Comme le veut la tradition japonaise, bien différente de celle qui prévaut en France, Shigeru Ishiba, le premier ministre nippon, a présenté ses excuses pour sa défaite. Il a reconnu la défiance et la colère de ses concitoyens, mais a exclu de démissionner. Pourtant, il ne peut s’en prendre qu’à lui-même.
A peine arrivé à son poste, le 1er octobre, il a décidé de provoquer des élections législatives pour consolider sa majorité. Las, comme dans l’Hexagone, c’est le contraire qui s’est produit. Pour la première fois depuis l’après-guerre, à l’exception d’un bref épisode entre 2009 et 2012, le Parti libéral-démocrate perd sa majorité au Parlement. Une nouvelle ère s’ouvre sur l’archipel.
La colère et la défiance trouvent leur source dans un récent scandale financier, un de plus, mais aussi, plus prosaïquement, dans un contexte inédit au Japon depuis trente ans : le retour de l’inflation.
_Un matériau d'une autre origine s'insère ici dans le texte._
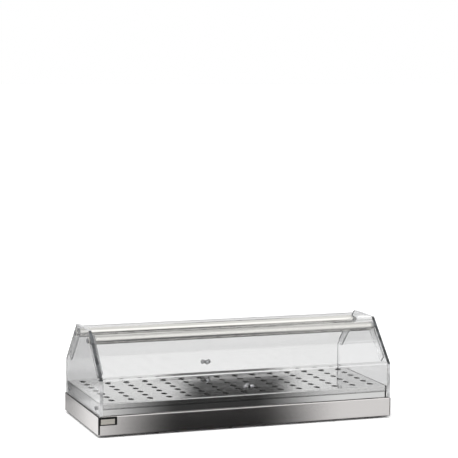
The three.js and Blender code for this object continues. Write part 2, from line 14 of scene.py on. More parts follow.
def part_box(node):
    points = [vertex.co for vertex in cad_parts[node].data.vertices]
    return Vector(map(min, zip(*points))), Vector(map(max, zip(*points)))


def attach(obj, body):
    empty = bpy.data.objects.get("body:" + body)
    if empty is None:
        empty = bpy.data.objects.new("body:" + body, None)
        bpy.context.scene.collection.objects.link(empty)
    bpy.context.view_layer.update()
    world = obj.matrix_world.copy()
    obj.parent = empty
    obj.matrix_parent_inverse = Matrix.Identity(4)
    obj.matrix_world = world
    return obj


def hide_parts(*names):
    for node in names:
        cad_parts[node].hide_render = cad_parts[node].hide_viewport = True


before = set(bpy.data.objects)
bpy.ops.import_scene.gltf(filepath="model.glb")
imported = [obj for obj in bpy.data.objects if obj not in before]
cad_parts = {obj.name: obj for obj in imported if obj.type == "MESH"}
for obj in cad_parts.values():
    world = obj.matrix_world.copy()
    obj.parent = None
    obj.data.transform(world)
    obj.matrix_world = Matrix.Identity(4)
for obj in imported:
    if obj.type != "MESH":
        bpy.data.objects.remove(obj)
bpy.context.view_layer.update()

METRES = 0.001
FULL_TURN = 2 * np.pi
WELD_DIGITS = 7
SHARP_ANGLE = 34.0

# Sizes of the case, in millimetres
BASE_WIDTH, BASE_DEPTH = 850.0, 350.0
FOOT_HEIGHT, DECK_Z = 5.0, 57.0
SHEET_WALL, TRAY_WALL, FOLD_RADIUS, CORNER_RADIUS = 1.2, 1.0, 2.5, 4.2
FACE_Y = BASE_DEPTH / 2
PANEL_INNER_X, PANEL_OUTER_X = 413.4, 421.4
PANEL_TOP_Z, PANEL_BEND_Z, PANEL_TOP_HALF = 270.0, 152.0, 61.0
PANEL_BEND_RADIUS, PANEL_CORNER_RADIUS, PANEL_EDGE_RADIUS = 10.0, 7.0, 0.6
LEAN = np.arctan2(FACE_Y - PANEL_TOP_HALF, PANEL_TOP_Z - PANEL_BEND_Z)
TRAY_TOP_Z, TRAY_HALF_DEPTH, TRAY_HALF_LENGTH, SKIRT_Z = 91.0, 168.5, 412.6, 58.0
# widths of painted shade in the tray: the shadow line at its right end, the ring round each hole, and that ring's
# stretch to the front and rear
TRAY_GAP_SHADOW, HOLE_SHADE_WIDTH, HOLE_SHADE_STRETCH = 4.5, 1.5, 1.4
HOLE_RADIUS, HOLE_PITCH_X, HOLE_PITCH_Y, HOLE_COLUMNS, HOLE_ROWS = 6.8, 54.0, 44.0, 15, 7
PIVOT_Y, PIVOT_Z = 64.976, 243.0
TUBE_RADIUS, TUBE_WALL, TUBE_END_X = 12.5, 1.5, 404.8
JOURNAL_RADIUS, EYE_RADIUS, PIVOT_BORE, WASHER_THICKNESS = 6.0, 6.3, 3.3, 1.0
FLAP_THICKNESS, FLAP_HALF_WIDTH, FLAP_FOOT_Z, FLAP_TOP_SETBACK = 3.0, 412.4, 75.0, 10.0
PULL_Z, FRONT_PULL_X = 117.0, -8.0
PULL_LENGTH, PULL_RADIUS, PULL_WAIST_RADIUS, PULL_STANDOFF = 31.0, 6.5, 4.2, 20.0
PANEL_SCREW_Y, PANEL_SCREW_Z, PANEL_SCREW_HOLE = 136.0, 73.0, 2.8
CLEARANCE = 0.3
SIDES = {"left": -1, "right": 1}


# ---------------------------------------------------------------- drawings


def rounded_outline(corners, radii, steps=6, support=0.3):
    """A closed outline through corner points, each one rounded by an arc of its radius.

    The arc touches both edges at radius times the tangent of half the turn, and its points are
    the centre plus the radius along an angle that turns evenly. A corner of radius 0 stays one
    point; the others get a point on each edge just outside the arc, which keeps the flats flat.
    """
    corners, radii = np.asarray(corners, float), np.asarray(radii, float)
    before = corners - np.roll(corners, 1, 0)
    before /= np.linalg.norm(before, axis=1)[:, None]
    after = np.roll(before, -1, 0)
    cross = before[:, 0] * after[:, 1] - before[:, 1] * after[:, 0]
    turn = np.arctan2(cross, (before * after).sum(1))
    inward = np.sign(turn)[:, None] * np.stack([-before[:, 1], before[:, 0]], 1)
    reach = radii * np.tan(np.abs(turn) / 2)
    centre = corners - before * reach[:, None] + inward * radii[:, None]
    angle = np.arctan2(-inward[:, 1], -inward[:, 0])[:, None] + turn[:, None] * np.linspace(0, 1, steps + 1)
    arcs = centre[:, None] + radii[:, None, None] * np.stack([np.cos(angle), np.sin(angle)], -1)
    apart = (support * (radii > 0))[:, None]
    first, last = arcs[:, 0] - before * apart, arcs[:, -1] + after * apart
    points = np.concatenate([first[:, None], arcs, last[:, None]], 1).reshape(-1, 2)
    step = np.linalg.norm(points - np.roll(points, 1, 0), axis=1)
    return points[step > 1e-6]


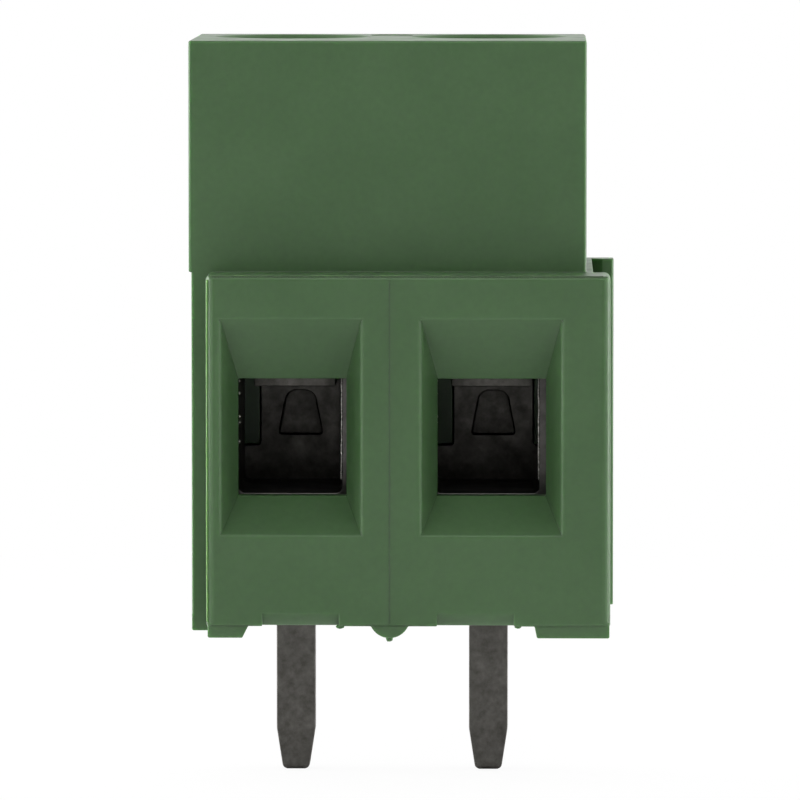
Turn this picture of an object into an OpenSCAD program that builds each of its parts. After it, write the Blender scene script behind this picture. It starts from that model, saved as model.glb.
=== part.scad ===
// Two-pole rising-cage screw terminal for a printed circuit board.
// Millimetres. Origin on the board surface, midway between the solder pins.
// +Z points away from the board and the wires go in from -Y.

/* [Poles] */
// Distance from one pole to the next
pitch = 5.08; // [5:0.01:5.2]
// Sideways shift of the wire entries and contacts from the screws
entry_shift = 0.13; // [0:0.01:0.15]

/* [Housing] */
// Width of the upper block
housing_w = 10.16; // [10.12:0.01:10.4]
// Width of the moulding below the ledge, apron and lower block alike
skirt_w = 10.26; // [10.16:0.02:10.4]
// Height of the top face above the board
housing_h = 15.1; // [14.8:0.1:18]
// Depth of the upper block, front face to back face
upper_depth = 6.75; // [6.7:0.05:7.2]
// Height of the ledge where the front apron ends
ledge_z = 9.2; // [8.9:0.1:9.6]
// How far the apron stands in front of the upper block
apron_depth = 1.85; // [1.6:0.05:2.2]
// How far the apron is set over towards the next block in the row
apron_shift = 0.56; // [0.4:0.01:0.6]
// How far the lower block is set over towards the next block in the row
lower_shift = 0.12; // [0.05:0.01:0.14]
// Height of the stand-off feet
foot_h = 0.3; // [0.2:0.05:0.4]

/* [Wire entries] */
// Width of the opening at the throat of the funnel
throat_w = 2.77; // [2.4:0.01:2.9]
// Lower edge of the throat
throat_low = 3.54; // [3.4:0.02:3.7]
// Upper edge of the throat
throat_high = 6.53; // [6.3:0.01:6.8]
// Depth of the funnel, front face to throat
funnel_depth = 1.1; // [0.8:0.05:1.2]
// How far the funnel spreads on each side of the throat
funnel_side = 0.4; // [0.2:0.05:0.5]
// How far the funnel spreads above the throat
funnel_top = 1.6; // [1:0.05:1.8]
// How far the funnel spreads below the throat
funnel_bottom = 0.94; // [0.6:0.02:1]

/* [Clamp screws] */
// Outside diameter of the screw thread
thread_d = 2.5; // [2:0.1:2.5]
// Diameter of the screw head
head_d = 3.6; // [3.4:0.1:3.6]
// Height of the screw head
head_h = 1.88; // [1.5:0.02:2]
// Width of the driver slot
slot_w = 0.5; // [0.4:0.05:0.8]
// Depth of the driver slot
slot_depth = 0.9; // [0.6:0.05:1.1]
// Diameter of the hole that the screwdriver goes down
access_d = 3.88; // [3.8:0.02:3.9]

/* [Clamp cages] */
// Thickness of the steel strip that the cage is folded from
cage_t = 0.42; // [0.35:0.01:0.44]
// Clear width inside the cage
cage_inner_w = 2.68; // [2.5:0.02:2.7]
// Length of the cage, front edge to back edge
cage_len = 4.2; // [3.8:0.05:4.2]

/* [Contacts] */
// Thickness of the contact strip
contact_t = 0.6; // [0.5:0.02:0.6]
// Width of the clamping bar and of the back plate
contact_w = 2.1; // [1.9:0.05:2.2]
// Width of the solder pin
pin_w = 1.02; // [0.8:0.02:1.2]
// Length of the solder pin below the board surface
pin_len = 4.3; // [3:0.1:5]

/* [Hidden] */

$fn = 64;
arc_steps = 6;      // flats along each rounded corner
over = 0.2;         // how far a cut runs past the surface it opens
left = -1;
right = 1;

// screw axes, 1.83 behind the pin row so that the cage passes in front of the contact
screw_y = -1.83;
function pole_x(side) = side * pitch / 2;
function entry_x(side) = pole_x(side) + entry_shift;

// housing planes
upper_back = 0.55;
upper_front = upper_back - upper_depth;
lower_back = 0.75;
apron_front = upper_front - apron_depth;
upper_x = [-housing_w / 2, housing_w / 2];
lower_x = [lower_shift - skirt_w / 2, lower_shift + skirt_w / 2];
apron_x = [apron_shift - skirt_w / 2, apron_shift + skirt_w / 2];
seam_x = 0.09;
throat_y = apron_front + funnel_depth;

// chamber that each cage slides in, open below
chamber_gap = 0.08;
chamber_w = cage_inner_w + 2 * (cage_t + chamber_gap);
chamber_back = -0.34;
chamber_front = -4.72;
chamber_top = 10.4;
guide_w = 3.1;
guide_z = [3, 7.1];

// contact heights: the clamping bar crosses the cage just under its folded top
bar_low = 6.18;
bar_high = bar_low + contact_t;
bar_front = -4.9;
slot_play = 0.04;
foot_w = 3;         // width of the contact's foot, which steps in to the back plate at foot_top
foot_top = 4.3;
shoulder_z = 1.4;
pin_taper = 1.1;
pin_tip_w = 0.68;

// cage when fully open
cage_back = -0.36;
cage_floor = 3.4;
cage_roof = bar_high + 0.1;
fold_gap = 0.03;
fold_r = 0.16;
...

Shigeru Ishiba a aussi perdu pour… un plat de nouilles. Deux reporters de l’agence Reuters racontent l’inquiétude de Taisei Hikage, qui tient l’une de ces petites échoppes de rue, si fréquentes à Tokyo, spécialisées dans les pâtes ramen.
Faiblesse monétaire
Ces nouilles de blé originaires de Chine et servies d’innombrables manières sont très populaires au Japon. Ce serait même le plat préféré du premier ministre. Depuis l’ouverture de son restaurant, il y a un an et demi, M. Hikage a dû en augmenter trois fois le prix. Son « spécial ramen » a augmenté de près de 50 % depuis qu’il s’est installé. Incroyable, dans un pays qui se lamente depuis trois décennies de la déflation qui bride son économie et conduit l’Etat à s’endetter toujours plus pour la soutenir.
Depuis le déclenchement de la lointaine guerre en Ukraine, en février 2022, tout a changé. Avec, notamment, l’envolée des prix de l’énergie, la hausse de ceux des matières premières – comme le blé – et même des salaires. De plus, la devise nationale, le yen, a dévissé, à son plus bas niveau par rapport au dollar depuis trente-quatre ans. Résultat : la poussée des prix est renforcée par cette faiblesse monétaire quand les biens tels que la farine ou le blé sont importés. L’inflation au Japon dépasse maintenant 2 % (2,4 % en septembre), soit plus qu’en France.
Derrière cette mauvaise nouvelle pour les amateurs de nouilles se profile un changement d’époque qui n’est pas forcément négatif pour le pays. Comme le soulignent les analystes de la Société générale, « l’inflation s’ancre dans l’économie japonaise ». Cela rend les produits plus chers, provoque des faillites en forte augmentation – et pas seulement chez les restaurateurs –, mais les salaires repartent à la hausse et les économistes espèrent une réduction de l’épargne et une relance de l’investissement pour redynamiser l’activité. De quoi contribuer à ce que la facture des ramens soit moins amère.